Bruna 24/09/2020
?Sobre a nudez forte da verdade,o manto diáfano da fantasia?
?O que se passava no mundo dos adultos, na cabeça de pessoas extremamente racionais, em seus corpos carregados de saber? O que os reduz a animais dentre os menos confiáveis, piores que os répteis? Por mais que eles quisessem se achar diferentes, para mim pareciam cada vez mais farinha do mesmo saco.? É com essas e outras reflexões do mesmo teor que Giovanna conduz sua história através do mais novo romance de formação da autora italiana Elena Ferrante. Já adentrando a turbulenta fase da adolescência, Giovanna ouve do próprio pai que está crescendo e se tornando a irmã de seu pai, sua tia Vittoria, um nome que, ?na minha casa, soava como o de um ser monstruoso que mancha e infecta os que toca? segundo a própria Giovanna conta. Só que ela nunca conheceu tia Vittoria.
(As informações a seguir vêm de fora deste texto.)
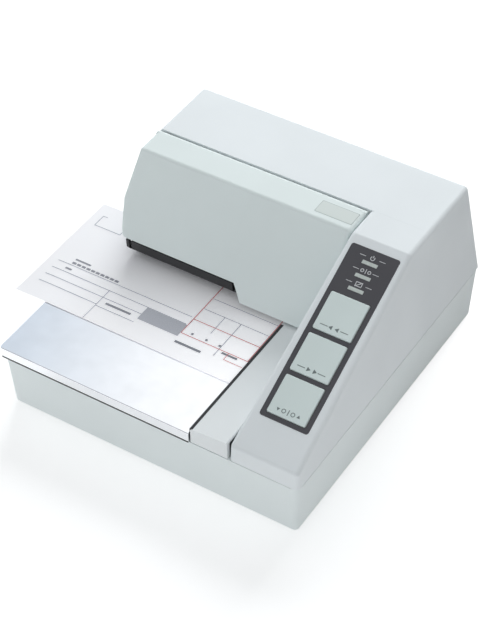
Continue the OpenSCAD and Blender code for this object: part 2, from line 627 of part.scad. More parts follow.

A partir dessa afirmação do pai, ?o manto diáfano da fantasia? da vida de Giovanna começa aos poucos a cair e revelar a verdade cruel que está debaixo dele. Com o desenrolar do livro, Giovanna descobre quem é a tia Vittoria e estabelece um laço forte com ela: é ela que conta as verdades cruas a Giannì, como fora apelidada pela própria tia; é ela que não esconde os motivos da quebra de relações com o pai de Giovanna. Aos poucos, Giovanna percebe que a tia é o completo oposto do pai: ela tem pouca escolaridade, o pai é intelectual, a tia é mal educada, o pai é polido, a tia é emocionada, o pai contido. E é isso que causa tanto nojo no pai, o fato de Vittoria ser uma pessoa tão fora da curva para a família dele a ponto que as relações precisam ser desfeitas de modo brutal.
Giovanna conhece aí e descobre verdades que lhes eram omitidas há tempos. Verdades que doem, que são nojentas, que causam mal estar não só nela, mas no leitor também. Com o convívio ao lado da tia, conhece uma realidade a qual os pais sempre quiseram omitir de suas vistas, sai da sua bolha tanto intelectual como até regional ao se deslocar até a parte baixa de Nápoles para encontrar sua tia com frequência. Além disso, ainda passa pelos desconfortos e inseguranças da adolescência, o que me trouxe à mente a Lenù (personagem de ?A Amiga Genial?, também de Elena Ferrante), que também é retratada em um momento lidando com as novidades e brutalidades trazidas por essa fase. No caso de Giovanna, isso vem com muito mais brutalidade, justamente por vir junto com essa torrente de verdades sendo ditas e máscaras caindo em sua frente.
Mais uma vez Ferrante escreve uma narrativa incômoda, bruta e visceral. Me peguei várias vezes precisando fechar o livro pra respirar e pensar sobre a história narrada. Com um enredo cativante e ao mesmo tempo até repugnante por expor os lados mais podres e sombrios da natureza humana, a autora consegue com maestria escrever uma narrativa crua, verdadeira e original. Tão verdadeira que a recepção do livro aqui no Brasil dividiu opiniões, seria esse um livro nojento e magistral com toda a força que ele traz ou um livro frágil e fraco por abordar questões cotidianas com uma honestidade tão raramente vista? Na minha opinião, esse livro foi ?girar a faca na ferida?, como a própria Ferrante define o ato de escrever. E é por isso que Ferrante divide opiniões. Ela nos mostra nossos piores lados e a verdade que, assim como os pais de Giovanna, queremos esconder.